Quoting ddd888, reply 40the most important thing is another
you guys dont consider that multiplayer is the BEST balance workshop
I absolutely agree...
...assuming the players are of high skill level.
While, granted, they are (likely) going to be better than the current AI and I agree that MP certainly gives a lot more data for consideration (strategies, abilities/skills/spells used in ways that might not have been imagined when they were created, etc), humans aren't immune from making stupid mistakes either - especially if they are newbies to the game, play a few campaign missions, then jump on to MP to try their luck.
Stardock once said (can't find the quote, it was forever ago) that they planned to track multiplayer statistics and feed it into creating a better AI - i.e. if strategy x won more often than not, teach the AI to use strategy x better!

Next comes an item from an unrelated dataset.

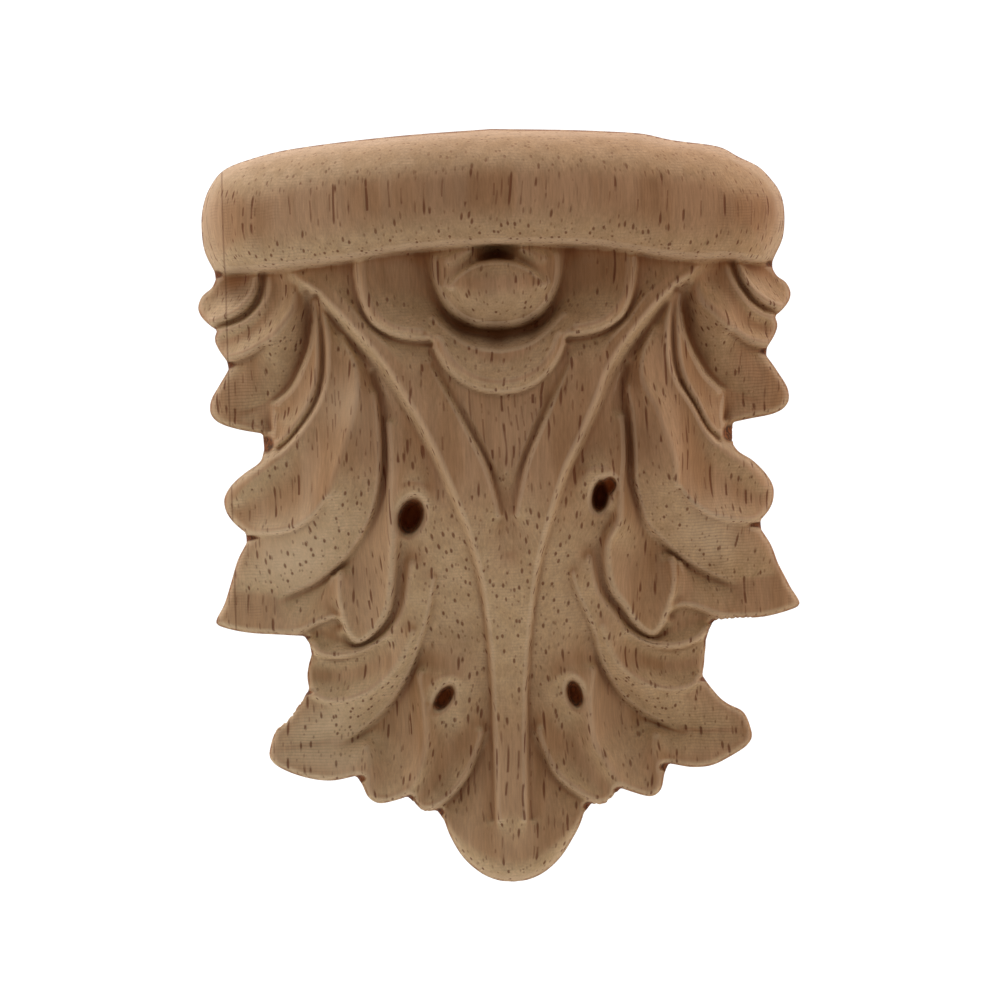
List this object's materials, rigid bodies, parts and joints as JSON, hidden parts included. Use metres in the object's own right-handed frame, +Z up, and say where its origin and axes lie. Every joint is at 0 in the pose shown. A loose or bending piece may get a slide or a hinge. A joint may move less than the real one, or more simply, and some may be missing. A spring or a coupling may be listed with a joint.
{
  "type": "carved wood applique",
  "caption": "Small carved wooden applique in corbel form: bowed top rail, half rosette, forked stem, acanthus leaves and flat back.",
  "frame": {"origin": "middle of the flat back, where the applique is glued on", "axes": "+Z up, +X to the right seen from the front, +Y out of the flat back; the carving faces -Y"},
  "size_m": [0.0594, 0.025, 0.0753],
  "materials": {
    "raw_wood": "unfinished pale hardwood, machine carved and lightly sanded, fine dark pores"
  },
  "bodies": {
    "root": {"carved_applique": "raw_wood"}
  },
  "joints": []
}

So even though there will obviously be exceptions (bad players or even good players making mistakes), if you look at the average results of all multiplayer games, you should get some useful info for both game balance and a better AI. Even if players using an "overpowered" unit/strategy/etc can make mistakes and still lose to a weaker unit/strategy/etc, the people using underpowered strategies will make mistakes too, and overall the overpowered choice should lead to more wins. The only thing that might throw off your results is too small of a sample size - i.e. not enough people playing multiplayer.
For example: you're an amazingly skillful player who happens to love archers even though they suck, and you consistently beat lots of noobs by using archers. If 10 people total are playing the game, sure you could seriously throw off Stardock's perception of game balance by making archers look good; if there's 100 people, your impact will be small but maybe still noticeable; if there's 1000 people, your impact will be trivial, the averages will show that lord's hammers are better and win far more games. If even 1% of Elemental's buyers play multiplayer, we're pretty close to that 1000 mark.
In other words, if your sample size is large enough, player skill should be pretty irrelevant. Even if bad players sometimes use lord's hammer, they also use bows sometimes too, as do good players - the average should still show that lord's hammer beats bows most of the time.